Those homonym blues

You never fully realize how hard the English language is until you work with a student for whom English is a second language.
This particular student is an excellent story teller. She’s “a compulsive observer of the human condition,” as the saying goes, which is a fancy way of describing how she loves watching people being people. In doing do she draws delightful and insightful observations which she conveys in the most interesting ways.
All of which means this person is without question a writer.
If only she didn’t have to write in English.

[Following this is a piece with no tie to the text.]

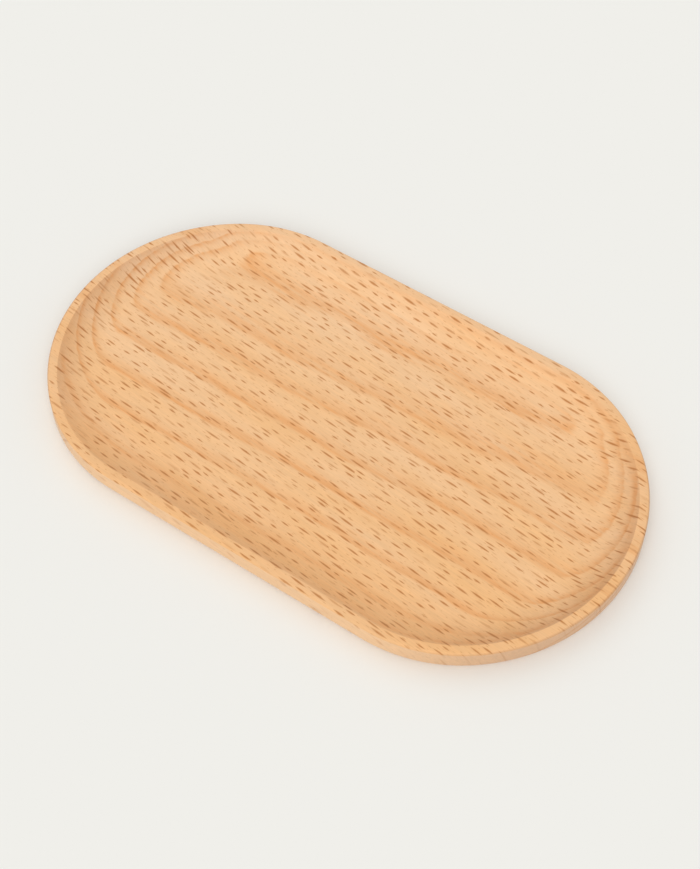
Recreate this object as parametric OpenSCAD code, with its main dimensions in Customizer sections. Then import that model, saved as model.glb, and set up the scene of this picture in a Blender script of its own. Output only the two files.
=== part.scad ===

I hasten to point out that while she grew up in a Spanish speaking household, she speaks English quite well. It’s just that every time we sit down to edit her work it seems we stumble upon yet one more quirk about the language that one doesn’t notice until one writes. The other day it was homonyms.
In a lovely piece about the birth of her child, this promising young writer talked about her “do” date. Actually, it’s a “due” date I had to explain. Giving birth is something you might “do” on your “due” date, I pointed out. Of course, if you left for the hospital early in the morning there is a chance you noticed “dew” on the grass.
Oh boy.
Later in the story she wrote about eating a “hole” burrito. Let’s make that a “whole” burrito, I said. You can eat a “whole” burrito to fill up a “hole” in your stomach caused by hunger, I pointed out, not very cleverly, I admit, to explain the difference.
And still later, she wrote of someone coming “threw” for her which we had to change to “through.” You can write how someone “threw” a ball “through” the air, I said.
I appreciated her patience and told her so.
“I understand,” she responded. “You’re just trying to help me write right.”
At least her frustration with homonyms hadn’t damaged her sense of humor.